In a town where the Town’s own millage has stayed flat for years even as bills climbed, residents have already learned that a steady tax rate can mask a rising burden. The amendment proposes the inverse lesson: that a falling tax can mask a rising risk.

The Timeline Ahead

The fight now moves from the capital to the campaign, and the calendar is unforgiving.

Florida’s primary elections fall on August 18, when the same legislators who passed the amendment — and the challengers hoping to unseat them — will begin testing how the issue plays at the doorstep. The general election, and the amendment itself, arrive November 3. Sixty percent is a high bar; Florida voters have rejected popular-sounding measures that fell short of it before.
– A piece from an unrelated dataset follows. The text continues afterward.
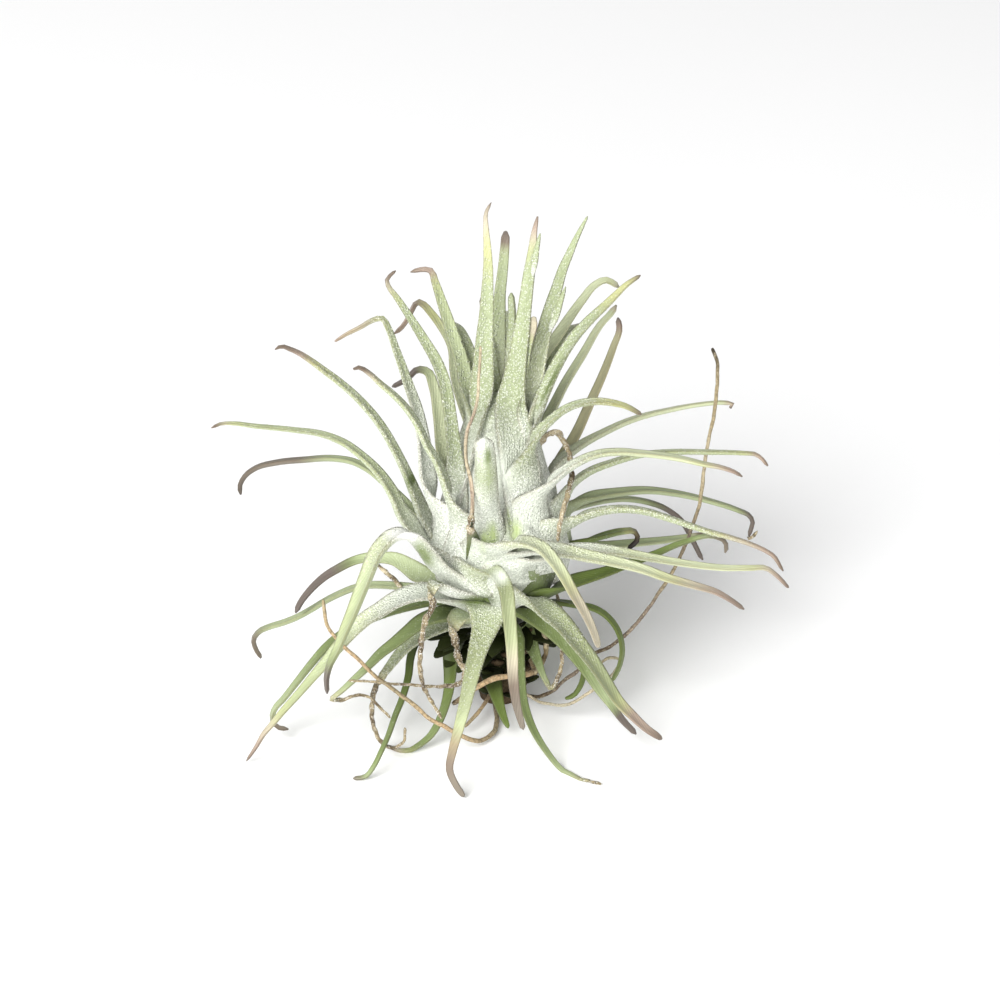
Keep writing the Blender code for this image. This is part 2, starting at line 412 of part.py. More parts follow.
def leaf_section(width):
    """Corners of a channelled leaf's section, as (aside, inward)."""
    width = max(width, LEAST_WIDTH)
    half = width / 2
    rise = FOLD * width
    keel = -BLADE / 2 - rise / 2
    channel = keel + BLADE
    edge = (half, keel + rise)
    lip = (LIP * half, channel + LIP * rise)
    return [(0, keel), edge, lip, (0, channel), (-lip[0], lip[1]), (-edge[0], edge[1])]


def loft_leaf(name, path, widths):
    """A closed leaf along the path, its channel facing the plant's axis at the base."""
    path_length = distance_along(path)
    width_at = spread(widths, path_length[-1], path_length)
    outward = Vector((path[len(path) // 2] - path[0]) * (1, 1, 0))
    side = outward.normalized().cross(Vector((0, 0, 1)))
    mesh = bmesh.new()
    rings = []
    for i in ring_places(path):
        along = Vector(path[min(i + 1, len(path) - 1)] - path[max(i - 1, 0)]).normalized()
        side = (side - along * side.dot(along)).normalized()
        inward = side.cross(along)
        centre = Vector(path[i])
        ring = []
        for aside, lift in leaf_section(width_at[i]):
            corner = centre + side * aside + inward * lift
            corner.z = max(corner.z, 0)
            ring.append(mesh.verts.new(corner * MM))
        rings.append(ring)
    corners = len(rings[0])
    for low, high in zip(rings, rings[1:]):
        for k in range(corners):
            n = (k + 1) % corners
            mesh.faces.new((low[k], low[n], high[n], high[k]))
    mesh.faces.new(rings[0][::-1])
    mesh.faces.new(rings[-1])
    bmesh.ops.triangulate(mesh, faces=mesh.faces[:])
    bmesh.ops.recalc_face_normals(mesh, faces=mesh.faces[:])
    data = bpy.data.meshes.new(name)
    mesh.to_mesh(data)
    mesh.free()
    return bpy.data.objects.new(name, data)


def wrapped(solid):
    """The turned crown with the steps of the wrapped leaf bases, and bent back toward its top."""
    for corner in solid.data.vertices:
        x, y, z = corner.co / MM
        if WRAPS_LOW < z < WRAPS_HIGH:
            turn = math.atan2(y, x) + WRAP_TWIST * z
            step = WRAP_STEP * ((turn * WRAPS / math.tau) % 1)
            share = 1 + step / math.hypot(x, y)
            x, y = x * share, y * share
        y += LEAN * max(z - LEAN_FROM, 0) ** 2
        corner.co = Vector((x, y, z)) * MM
    return solid


def turned(name, profile, sides, swell=0.0):
    """A solid turned round the Z axis from a profile that runs from its top down."""
    data = bpy.data.meshes.new(name)
    points = []
    for k, (radius, height) in enumerate(profile):
        lift = swell if k < len(profile) / 2 else -swell
        points.append(((radius + swell) * MM if radius else 0, 0, (height + lift) * MM))
    data.from_pydata(points, [(i, i + 1) for i in range(len(points) - 1)], [])
    solid = bpy.data.objects.new(name, data)
    screw = solid.modifiers.new("turn", "SCREW")
    screw.steps = sides
    screw.render_steps = sides
    screw.use_merge_vertices = True
    screw.merge_threshold = 0.00001
    return as_mesh(solid)


def root_tube(name, line, depths, thick, thin):
    """A wiry root: a bevelled curve that thins toward its far end."""
    path = drawn_path(line, depths)
    along = distance_along(path)
    count = math.ceil(along[-1] / ROOT_STEP) + 1
    stops = np.linspace(0, along[-1], count)
    curve = bpy.data.curves.new(name, "CURVE")
    curve.dimensions = "3D"
    curve.bevel_depth = MM / 2
    curve.bevel_resolution = 1
    curve.use_fill_caps = True
    spline = curve.splines.new("POLY")
    spline.points.add(count - 1)
    for k, point in enumerate(smooth_through(along, path, stops)):
        spline.points[k].co = (*(point * MM), 1)
        spline.points[k].radius = thick + (thin - thick) * k / (count - 1)
    wire = bpy.data.objects.new(name, curve)
    return as_mesh(wire)


def evaluated_mesh(source):
    """The object's mesh with its modifiers applied."""
    if source.name not in bpy.context.scene.collection.all_objects:
        bpy.context.scene.collection.objects.link(source)
    bpy.context.view_layer.update()
    return bpy.data.meshes.new_from_object(source.evaluated_get(bpy.context.evaluated_depsgraph_get()))


def drop_scraps(mesh):
    """Keep the largest body: what a union leaves loose or seals inside goes."""
    left = set(mesh.verts)
    bodies = []
    while left:
        grown = {left.pop()}
        edge_of = list(grown)
        while edge_of:
            corner = edge_of.pop()
            near = {edge.other_vert(corner) for edge in corner.link_edges} & left
            left -= near
            grown |= near
            edge_of.extend(near)
        bodies.append(grown)
    bodies.sort(key=len)
    for body in bodies[:-1]:
        bmesh.ops.delete(mesh, geom=list(body), context="VERTS")


def as_mesh(source):
    """The source as a plain welded mesh object with the same name and place."""
    data = evaluated_mesh(source)
    mesh = bmesh.new()
    mesh.from_mesh(data)
    bmesh.ops.remove_doubles(mesh, verts=mesh.verts[:], dist=MERGE * MM)
    drop_scraps(mesh)
    bmesh.ops.recalc_face_normals(mesh, faces=mesh.faces[:])
    mesh.to_mesh(data)
    mesh.free()
    name = source.name
    place = source.matrix_world.copy()
    bpy.data.objects.remove(source)
    data.name = name
    solid = bpy.data.objects.new(name, data)
    solid.matrix_world = place
    return solid


def fused(base, pieces):
    """The base joined with the pieces in one Boolean union."""
    group = bpy.data.collections.new(base.name + "_repeats")
    bpy.context.scene.collection.children.link(group)
    for piece in pieces:
        group.objects.link(piece)
    bpy.context.scene.collection.objects.link(base)
    union = base.modifiers.new("join", "BOOLEAN")
    union.operation = "UNION"
    union.operand_type = "COLLECTION"
    union.collection = group
    union.solver = "MANIFOLD"
    joined = as_mesh(base)
    for piece in pieces:
        bpy.data.objects.remove(piece)
    bpy.data.collections.remove(group)
    return joined


def trimmed(solid, cutters):
    """The solid without what lies inside the cutters."""
    for cutter in cutters:
        cut = solid.modifiers.new("trim at " + cutter.name, "BOOLEAN")
        cut.operation = "DIFFERENCE"
        cut.object = cutter
        cut.solver = "MANIFOLD"
    return as_mesh(solid)


def hidden_leaf_path(share, arch):
    """A leaf behind the crown: its share of the spread, and its arch as reach and height."""
    angle = math.radians(90) - share * HIDDEN_SPREAD
    knots = distance_along(arch)
    reach, height = smooth_through(knots, arch, np.linspace(0, knots[-1], PATH_SAMPLES)).T
    height = np.maximum(height, BLADE / 2)
    return np.column_stack([reach * math.cos(angle), reach * math.sin(angle), height])


def old_base_path(k):
    """A torn leaf base on the stub, one of a spiral round it."""
    angle = OLD_BASE_START + k * SPIRAL
    height = OLD_BASE_LOWEST + k * OLD_BASE_PITCH
    reach = np.linspace(*OLD_BASE_REACH, PATH_SAMPLES)
    lift = np.linspace(height, height + OLD_BASE_RISE, PATH_SAMPLES)
    return np.column_stack([reach * math.cos(angle), reach * math.sin(angle), lift])


def material(name, colour, roughness):
    """A plain surface of one colour."""
    surface = bpy.data.materials.new(name)
    surface.use_nodes = True
    shader = surface.node_tree.nodes["Principled BSDF"]
    shader.inputs["Base Color"].default_value = (*colour, 1)
    shader.inputs["Roughness"].default_value = roughness
    shader.inputs["Metallic"].default_value = 0
    return surface


def build():
    for stale in list(bpy.data.objects):
        bpy.data.objects.remove(stale)
    parts = bpy.data.collections.new("sky_plant")
    cutters = bpy.data.collections.new("cutters")
    for group in (parts, cutters):
        bpy.context.scene.collection.children.link(group)

    def keep(solid, surface):
        for group in list(solid.users_collection):
            group.objects.unlink(solid)
        parts.objects.link(solid)
        solid.data.materials.clear()
        solid.data.materials.append(surface)

    crown_cutter = wrapped(turned("crown_clearance", CROWN_PROFILE, CROWN_SIDES, CLEARANCE))
    stem_cutter = turned("stem_clearance", STEM_PROFILE, STEM_SIDES, CLEARANCE)
    for cutter in (crown_cutter, stem_cutter):
        cutters.objects.link(cutter)
        cutter.hide_render = True
        cutter.display_type = "WIRE"

    upright = [loft_leaf("upright_" + name, drawn_path(line, depths), widths)
               for name, (line, depths, widths) in UPRIGHT_LEAVES.items()]
    upright += [loft_leaf(f"upright_back_{k}", hidden_leaf_path(share, arch), widths)
                for k, (share, arch, widths) in enumerate(HIDDEN_UPRIGHT)]
    crown = fused(wrapped(turned("crown", CROWN_PROFILE, CROWN_SIDES)), upright)
    keep(crown, material("frosted_white_green", (0.72, 0.78, 0.66), 0.8))

    bases = [loft_leaf(f"base_{k}", old_base_path(k), OLD_BASE_WIDTHS) for k in range(OLD_BASES)]
    stem = fused(turned("stem", STEM_PROFILE, STEM_SIDES), bases)
    keep(stem, material("dry_brown", (0.24, 0.18, 0.1), 0.9))

    pale_green = material("pale_green", (0.5, 0.58, 0.36), 0.7)
    olive_green = material("olive_green", (0.27, 0.32, 0.14), 0.7)
    dry_tan = material("dry_tan", (0.42, 0.3, 0.18), 0.85)
    for name, (line, depths, widths) in LEAVES.items():
        leaf = loft_leaf(name, drawn_path(line, depths), widths)
        surface = olive_green if name in OLIVE_LEAVES else dry_tan if name in DRY_LEAVES else pale_green
        keep(trimmed(leaf, [crown_cutter, stem_cutter]), surface)
    for k, (share, arch, widths) in enumerate(HIDDEN_LEAVES):
        leaf = loft_leaf(f"leaf_back_{k + 1}", hidden_leaf_path(share, arch), widths)
        keep(trimmed(leaf, [crown_cutter, stem_cutter]), pale_green)

    for name, (line, depths, thick, thin) in ROOTS.items():
        root = root_tube(name, line, depths, thick, thin)
        keep(trimmed(root, [crown_cutter, stem_cutter]), dry_tan)


build()
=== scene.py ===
# %% [markdown]
# # An air plant in its dress
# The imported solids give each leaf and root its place. This lesson puts a finer blade over each of
# them: a channelled leaf with a round keel, a coat of tiny white scales, and a dried tip. The first
# cell loads the solids as a fixed frame, which nothing here moves.

# %% The frame
import math
from functools import partial

import bpy
import numpy as np
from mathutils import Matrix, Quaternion, Vector, noise


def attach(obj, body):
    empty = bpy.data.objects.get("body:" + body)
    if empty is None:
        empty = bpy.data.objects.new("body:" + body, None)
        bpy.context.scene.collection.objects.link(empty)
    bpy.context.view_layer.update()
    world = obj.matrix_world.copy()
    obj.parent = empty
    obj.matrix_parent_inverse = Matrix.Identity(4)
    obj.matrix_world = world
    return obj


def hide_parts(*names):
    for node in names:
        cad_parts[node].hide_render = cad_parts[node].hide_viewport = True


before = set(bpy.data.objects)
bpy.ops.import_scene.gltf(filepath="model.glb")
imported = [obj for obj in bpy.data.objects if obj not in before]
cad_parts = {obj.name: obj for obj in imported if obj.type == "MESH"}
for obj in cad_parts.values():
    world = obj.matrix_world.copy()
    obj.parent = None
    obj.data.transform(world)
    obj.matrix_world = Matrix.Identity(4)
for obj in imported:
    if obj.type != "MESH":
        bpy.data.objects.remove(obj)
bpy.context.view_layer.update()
scene = bpy.context.scene
MM = 0.001
print("solids to dress:", len(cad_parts))

# %% [markdown]
# ## The eye
# The photograph looks down on the plant by 30 degrees from half a metre away, through a long lens.
# A sheet 143 mm wide through the plant's axis fills the picture, which fixes the focal length.
# Every leaf line below is drawn on that sheet, as across and up in millimetres.

# %% Camera
EYE_TILT = math.radians(30)
EYE_REACH = 500.0
EYE_MIDDLE = 33.0
SHEET_WIDTH = 1000 / 7
eye = bpy.data.objects.new("eye", bpy.data.cameras.new("eye"))
scene.collection.objects.link(eye)
eye.location = (0, -EYE_REACH * math.cos(EYE_TILT) * MM, (EYE_MIDDLE + EYE_REACH * math.sin(EYE_TILT)) * MM)
eye.rotation_euler = (math.pi / 2 - EYE_TILT, 0, 0)
eye.data.sensor_width = 36
eye.data.lens = eye.data.sensor_width * EYE_REACH / SHEET_WIDTH
eye.data.clip_start = 0.01
scene.camera = eye
print("focal length", round(eye.data.lens), "mm")

# %% [markdown]
# ## Floor and light
# The plant stands on bright white paper. One big soft box stands to the front left, so the shade
# falls to the right and behind. A weaker one in front and a white sky lift the shade, and the
# standard view keeps white white.

# %% Floor, soft boxes and sky
FLOOR_SIZE = 4.0
FLOOR_WHITE = 0.9
KEY_POWER = 44.0
KEY_SIZE = 1.25
KEY_REACH = 1.6
KEY_WAY = Vector((-0.44, -0.66, 0.62)).normalized()
SKY_POWER = 0.235
FILL_POWER = 18.5
FILL_SIZE = 1.2
FILL_WAY = Vector((0.12, -0.95, 0.3)).normalized()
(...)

Should it pass, the machinery engages quickly. The first, $150,000 tranche of the expanded exemption takes effect in 2027 — the same year the Taxation and Budget Reform Commission convenes, and the same January a new governor takes the oath. The full $250,000 follows in 2028. Local governments, Longboat’s included, will spend the intervening budget cycles modeling cuts they hope never to make and revenues they cannot count on. The Florida League of Cities has already prepared city-by-city loss estimates for every municipality in the state under the $250,000 scenario; Longboat Key’s number is, in effect, already written.

For now, the Town’s leaders are left where small governments so often find themselves in their dealings with Tallahassee — having said their piece, forcefully and on the record, to a capital that may or may not have been listening. Mayor Williams put the stakes in terms larger than any single budget line. “As local government is the government the people know the best,” she wrote, “if we don’t stand up for the ethical principles that serve as the foundation for the greater good, who will?”

In five months, 60 percent of Florida’s voters will answer her — and decide, for Longboat Key, who pays for the island.